▸ Information given:
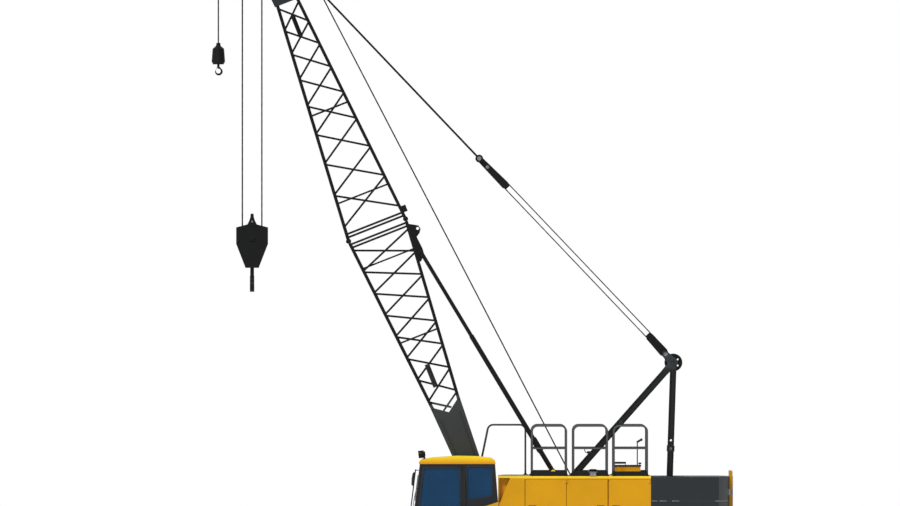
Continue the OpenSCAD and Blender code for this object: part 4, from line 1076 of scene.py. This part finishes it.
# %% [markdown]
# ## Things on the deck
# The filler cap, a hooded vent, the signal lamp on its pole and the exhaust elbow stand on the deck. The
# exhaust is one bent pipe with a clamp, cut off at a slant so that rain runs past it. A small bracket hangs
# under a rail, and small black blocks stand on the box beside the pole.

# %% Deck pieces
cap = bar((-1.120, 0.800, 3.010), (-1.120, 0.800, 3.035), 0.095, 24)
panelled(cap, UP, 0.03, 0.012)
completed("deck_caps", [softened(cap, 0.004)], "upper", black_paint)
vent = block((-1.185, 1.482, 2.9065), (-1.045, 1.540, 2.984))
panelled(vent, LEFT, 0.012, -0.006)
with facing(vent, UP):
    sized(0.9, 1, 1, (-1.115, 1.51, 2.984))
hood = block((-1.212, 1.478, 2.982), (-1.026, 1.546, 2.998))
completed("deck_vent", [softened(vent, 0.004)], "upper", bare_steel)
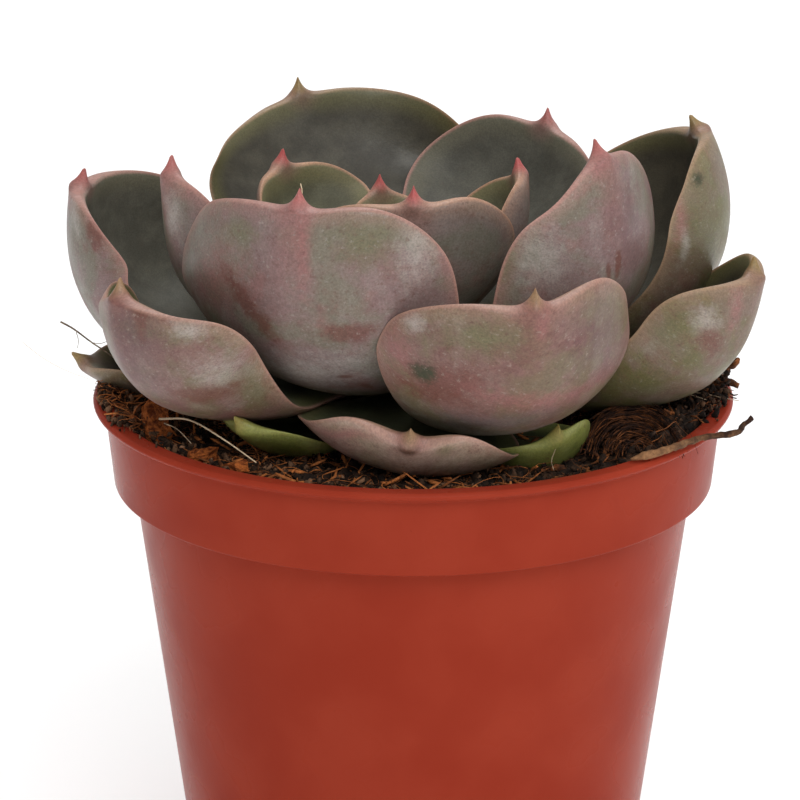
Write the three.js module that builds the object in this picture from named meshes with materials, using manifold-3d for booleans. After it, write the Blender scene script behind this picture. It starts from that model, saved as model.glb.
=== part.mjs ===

▸ Task directions: Repeat the entries exactly, all of them.

▸ Completed task:
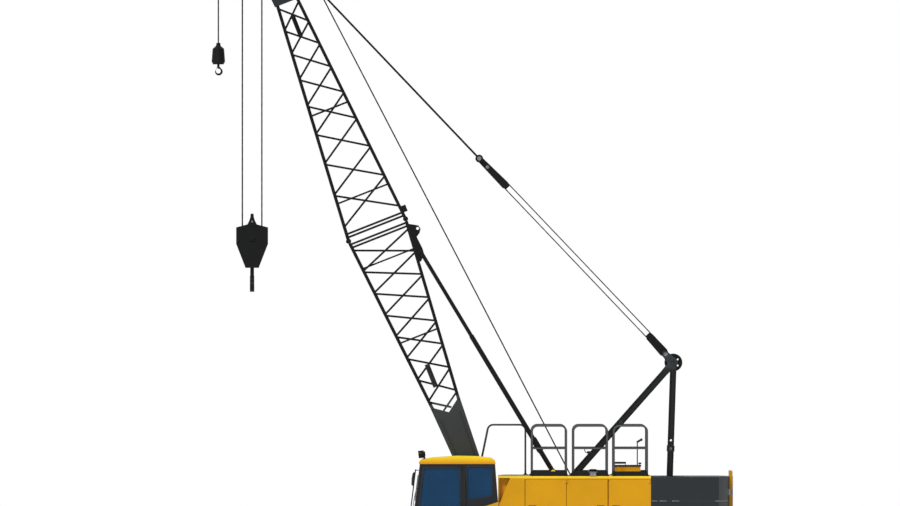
Continue the OpenSCAD and Blender code for this object: part 4, from line 1076 of scene.py. This part finishes it.
# %% [markdown]
# ## Things on the deck
# The filler cap, a hooded vent, the signal lamp on its pole and the exhaust elbow stand on the deck. The
# exhaust is one bent pipe with a clamp, cut off at a slant so that rain runs past it. A small bracket hangs
# under a rail, and small black blocks stand on the box beside the pole.

# %% Deck pieces
cap = bar((-1.120, 0.800, 3.010), (-1.120, 0.800, 3.035), 0.095, 24)
panelled(cap, UP, 0.03, 0.012)
completed("deck_caps", [softened(cap, 0.004)], "upper", black_paint)
vent = block((-1.185, 1.482, 2.9065), (-1.045, 1.540, 2.984))
panelled(vent, LEFT, 0.012, -0.006)
with facing(vent, UP):
    sized(0.9, 1, 1, (-1.115, 1.51, 2.984))
hood = block((-1.212, 1.478, 2.982), (-1.026, 1.546, 2.998))
completed("deck_vent", [softened(vent, 0.004)], "upper", bare_steel)
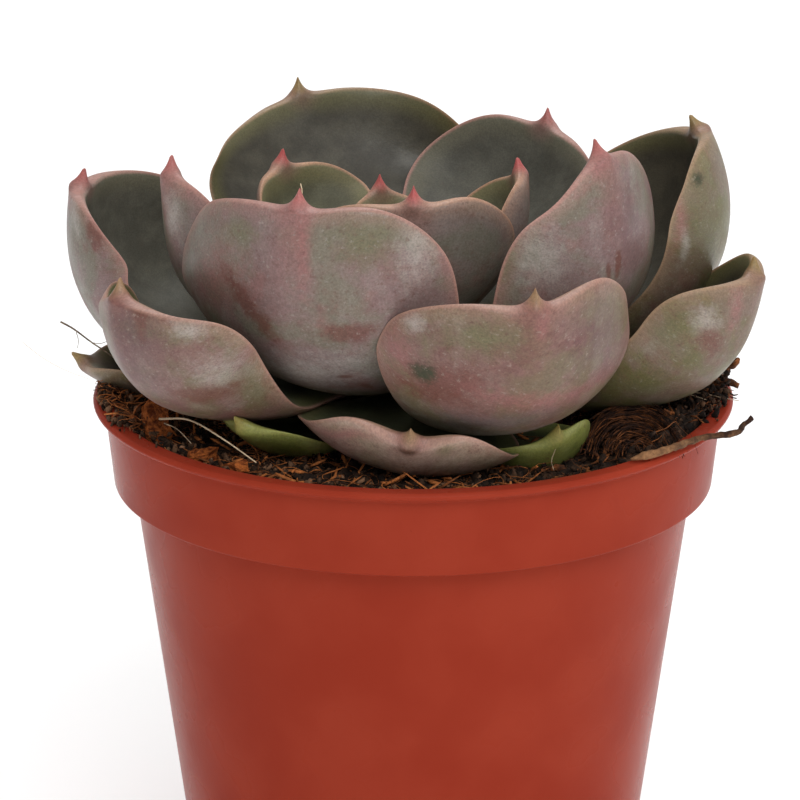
Write the three.js module that builds the object in this picture from named meshes with materials, using manifold-3d for booleans. After it, write the Blender scene script behind this picture. It starts from that model, saved as model.glb.
=== part.mjs ===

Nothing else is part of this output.